Experience and Infrastructure

A Seminar on the Arts at CAMP 

August 5-7, 2017 

Inviting participants, from any background and from anywhere if you can manage travel to Mumbai, to be part of this event through its duration. We will organise in cases of need, accommodation and travel support within India for 3-4 people. There is no fee for participation.

APPLICATIONS ARE NOW CLOSED. List of participants is below:



Dear all,

We warmly invite you to a 3-day seminar on contemporary artistic practices (including but not limited to film, writing, new media and public art forms) and its relation to structures of society and the environment more broadly. Art is framed here as a deliberate movement between our sensorium and systems of expression, maintenance or production, between what you could call the frontend and the backend, fabulation and machination, leakage and the network. At stake is the linking and unlinking of these levels, a vertical possibility we find in art, and which gives depth to many horizontal questions of "how to work together", or what care, experimentation and multi-disciplinarity mean as cultural ideals. This event wants to share with a group some of the powers of art in this dimension, in its most ambitious forms, in our context.

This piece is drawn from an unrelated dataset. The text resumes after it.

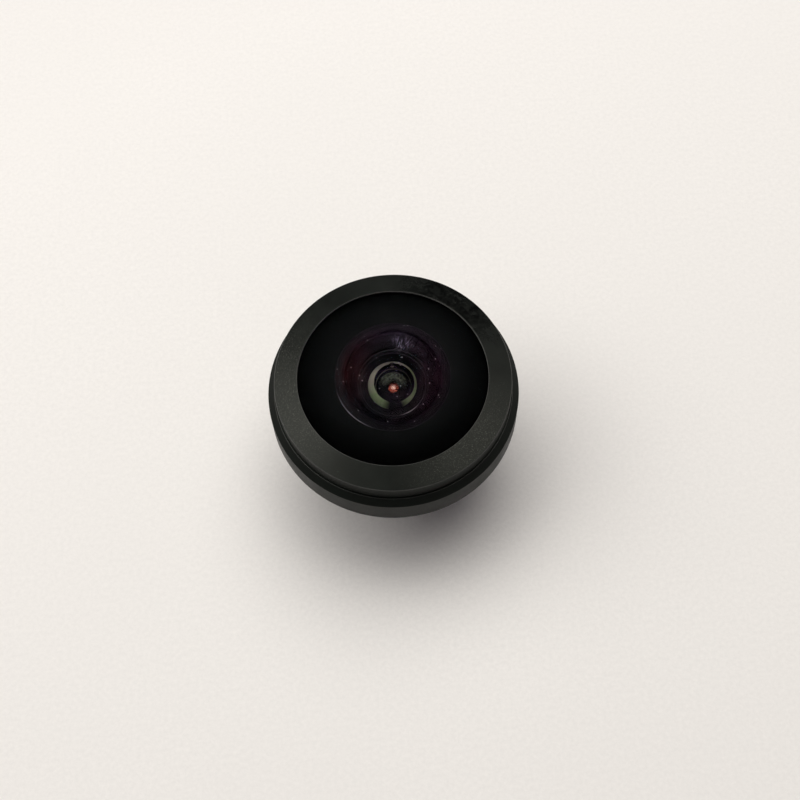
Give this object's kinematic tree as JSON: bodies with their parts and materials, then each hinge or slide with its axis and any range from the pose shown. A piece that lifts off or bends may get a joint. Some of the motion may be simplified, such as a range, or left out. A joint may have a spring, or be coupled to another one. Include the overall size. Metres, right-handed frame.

In 1934, the pragmatist philosopher John Dewey wrote "Art as Experience". Dewey is better known in India as Bhimrao Ambedkar's main intellectual mentor at Columbia university, about whom Ambedkar is quoted as saying, "if Dewey died, I could reproduce every lecture verbatim...".  And whose writings, especially about education, Ambedkar is known to have quoted in his own, often without quotation marks. Dewey's book on aesthetics is a philosophical text about how the environment roots ordinary experience, which artists then adapt to produce experiences that are moments of concentration, autonomous zones. Yet they are in continuity (one of Dewey's key ideas) or osmosis with the environment, and in continuity with democracy itself as an experience.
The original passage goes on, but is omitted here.